Hyperactivation of a Hijacked Enhancer in Leukemia Is MYB Dependent
See article, p. 2868.
In a subset of patients with acute myeloid leukemia, a distal enhancer of the GATA2 gene is translocated to the EVI1 oncogene to drive its expression. Smeenk and colleagues identified a MYB-binding element in the enhancer to be essential for EVI1 transcription. The same site at the nontranslocated allele is not essential for the activation of GATA2. Therefore, MYB knockout as well as MYB-peptidomimetic blockade resulted in downregulation of EVI1 but not of GATA2. Interference with MYB-driven EVI1 transcription provides a potential entry point to target leukemias with a translocated GATA2 enhancer.

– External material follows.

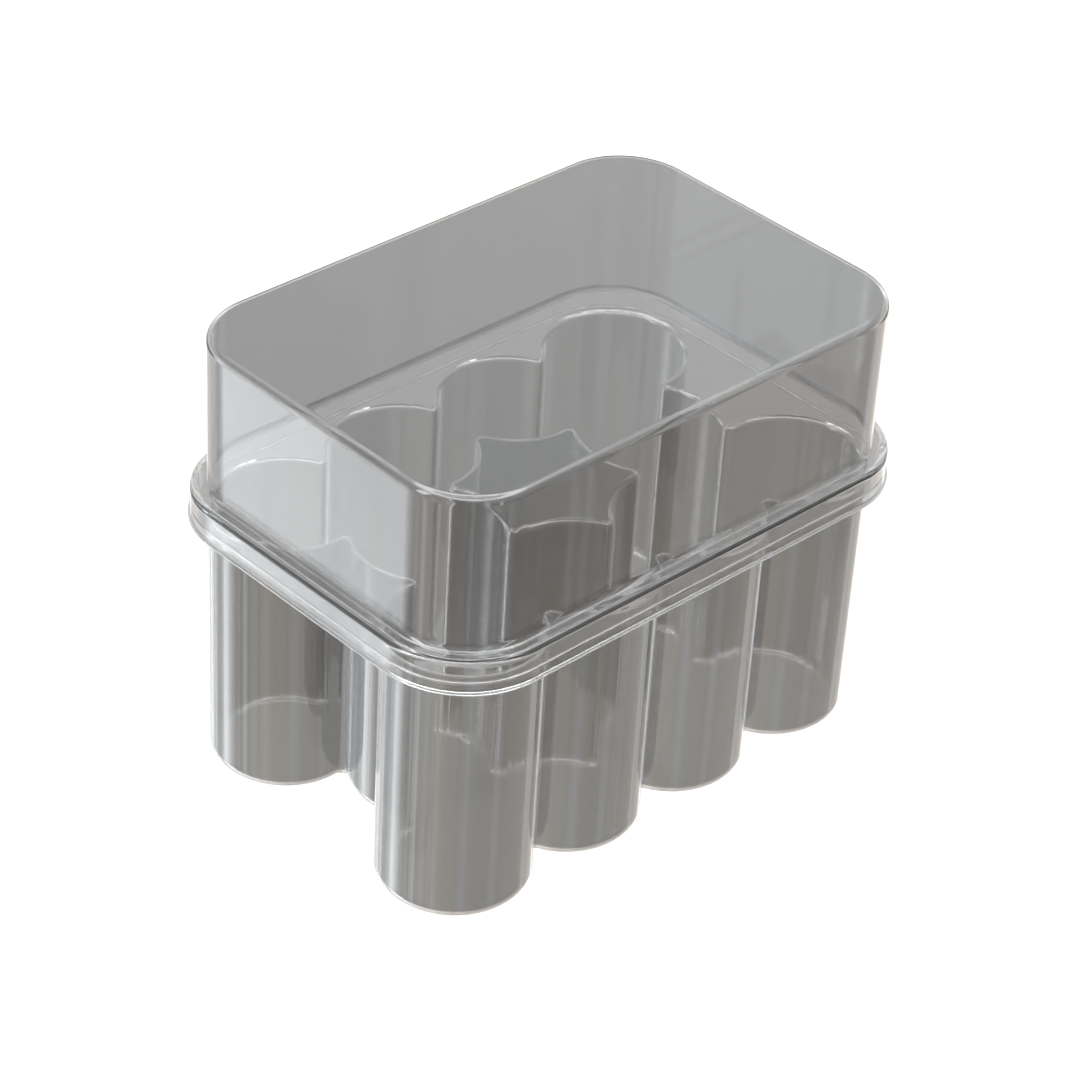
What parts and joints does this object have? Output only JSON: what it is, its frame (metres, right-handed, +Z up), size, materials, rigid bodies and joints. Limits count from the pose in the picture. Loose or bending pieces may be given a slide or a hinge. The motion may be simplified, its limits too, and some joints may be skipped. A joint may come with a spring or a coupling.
{
  "type": "vial storage container",
  "caption": "Clear thermoformed tray of joined round wells round a star post, closed by a deep clear lid that snaps over its flange.",
  "frame": {"origin": "centre of the container's plan, on the surface that its well bottoms stand on", "axes": "+X along the rows of four wells, +Y across the rows, +Z up"},
  "size_m": [0.0694, 0.049, 0.0535],
  "materials": {
    "clear_tray": "clear formed sheet",
    "clear_lid": "clear formed sheet"
  },
  "bodies": {
    "root": {"well_tray": "clear_tray", "lid": "clear_lid"}
  },
  "joints": []
}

IL1RAP Augments Cysteine Metabolism and Metastasis in Ewing Sarcoma
See article, p. 2884.
Cancer cells must overcome anoikis, or detachment-induced cell death, to successfully metastasize. Zhang and colleagues integrated proteomic and acute translatomic screens in 3-D tumor cultures to identify regulators of anoikis, uncovering that distinct oncoproteins upregulate the surface protein IL1RAP. IL1RAP activates cystine uptake by the xCT transporter and facilitates de novo cysteine synthesis by cystathionine-γ-lyase, thereby maintaining cyst(e)ine and glutathione pools for redox homeostasis and anoikis resistance. IL1RAP inactivation triggers anoikis and ferroptosis and impedes lung metastasis of Ewing sarcoma. IL1RAP is minimally expressed in normal tissues, and human anti-IL1RAP antibodies induce potent toxicity of Ewing sarcoma cells.
MCAD Protects GBM Mitochondria from Toxic Lipid Accumulation
See article, p. 2904.
Using an in vivo loss-of-function screen in patient-derived glioblastoma (GBM) models, Puca and colleagues uncovered a novel metabolic dependency on medium-chain acyl CoA dehydrogenase (MCAD), which degrades medium-chain fatty acids in the mitochondria. MCAD loss potently abrogated cell proliferation and tumor growth in human GBM models. Beyond the expected impairment to energetics, which can be mitigated through metabolic shunt pathways, MCAD depletion in GBM models induced mitochondrial failure caused by the acute toxicity of hyperaccumulated fatty acids. Individuals with congenital MCAD deficiency thrive with simple dietary adjustments, and normal brain cells are unaffected by MCAD depletion, suggesting a therapeutically targetable tumor cell-specific dependency in GBM.
AXL Blockade in Macrophages Elicits Potent Antileukemic Immunity
See article, p. 2924.
Acute leukemias are devastating blood cancers that excel at immune evasion and are frequently refractory to adaptive checkpoint therapy. Tirado-Gonzalez and colleagues discovered that leukemic cells effectively blunt the early steps of the immunity cycle by actively engaging the AXL receptor in leukemia-associated macrophages and skewing them toward a tumor-promoting phenotype. Consequently, genetic ablation of AXL in macrophages or its inhibition using a clinical-grade inhibitor leads to effective T and natural killer cell–mediated antileukemic immunity, including in treatment-resistant leukemia. AXL inhibition also synergizes with standard-of-care therapy and confers de novo sensitivity to adaptive checkpoint therapy.